小久保裕紀が見せた弱さに「安心した」 川崎宗則が“本当のプロ”になった日
10歳上の大先輩・小久保氏は「自分を決して大きく見せない」
弱さを直視することが、強さの始まり。「それが小久保キャプテンの懐の深さでもある。真摯に向き合ってくれて、自分を決して大きく見せない。コツコツやってきたからこそ、ホームラン王にもなったし、常勝ホークスを引っ張っていけるんだなと思った」。10歳上の背中が、そのまま目指す理想にもなった。
迎えた3年目。キャンプ中に死球を受けた影響で出遅れたものの、2軍では首位打者を獲得。1軍も36試合経験した。「仕事に対して真摯に向き合い、お金をもらっている意味を考えた」。ただのプロから、真のプロへと昇華した1年だった。4年目の2003年からはレギュラーに定着し、翌2004年には最多安打と盗塁王のタイトルを獲得。絶対的な地位を築き、メジャーリーグにも挑戦した。

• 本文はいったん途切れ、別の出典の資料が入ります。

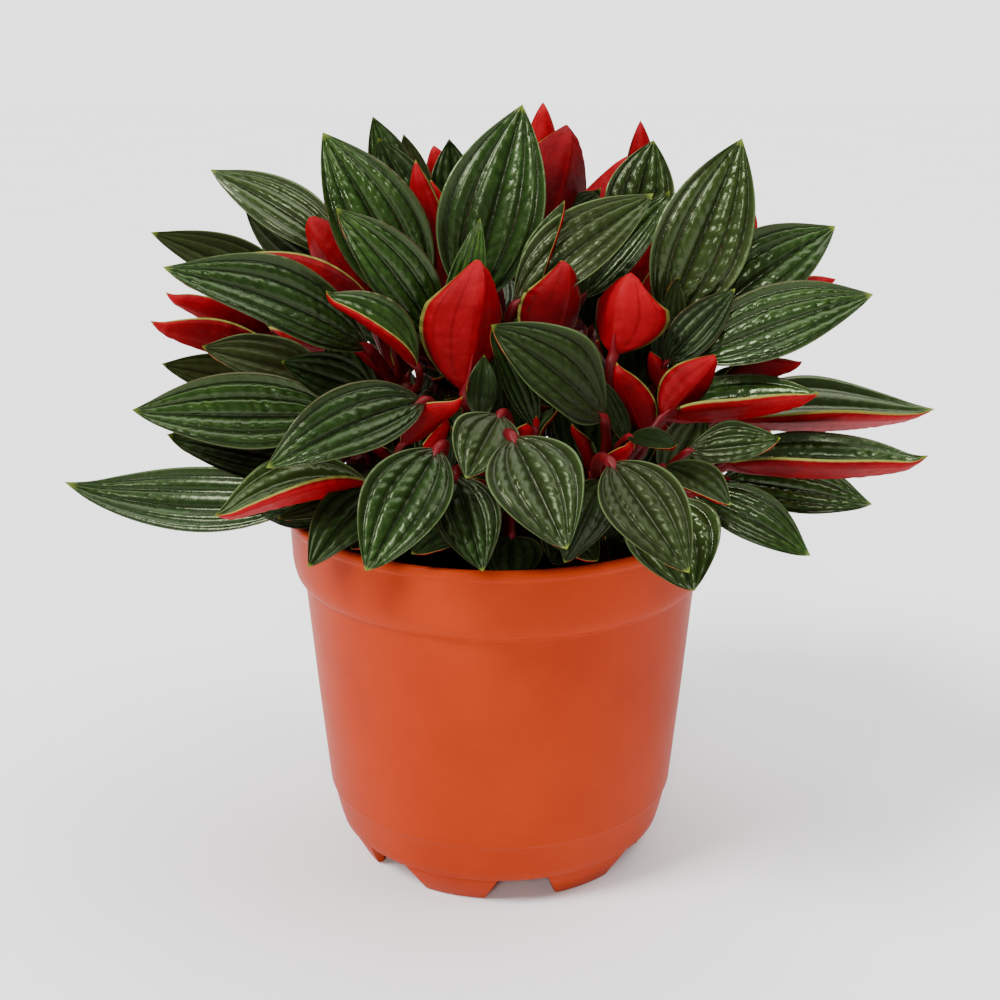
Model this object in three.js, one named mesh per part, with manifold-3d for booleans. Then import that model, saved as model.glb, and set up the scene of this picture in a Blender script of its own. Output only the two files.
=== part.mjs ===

不惑を迎え、舞台を独立リーグに移して現役を続ける。衰えに目を背けず、できる限界を追求。「41歳の来年に盗塁20個したいとか言ってるなんて、ハタチの時は思いもしなかったよね」。自らが納得するまで、グラウンドに立ち続けるつもり。あの時、奄美大島で得た気づきは、今もムネリンを支えている。
○川崎宗則(かわさき・むねのり)1981年6月3日生まれ、鹿児島県出身。1999年のドラフト4位で鹿児島工からダイエー(現ソフトバンク)に入団。2004年に最多安打と盗塁王を獲得し、2006年には侍ジャパンの一員として第1回WBCの優勝に貢献した。2012年からMLBに挑戦し、3球団でプレー。国内球界に復帰した後、2019年には台湾プロ野球「味全ドラゴンズ」で兼任コーチを務めた。2020年途中からルートインBCリーグ・栃木ゴールデンブレーブスに所属する。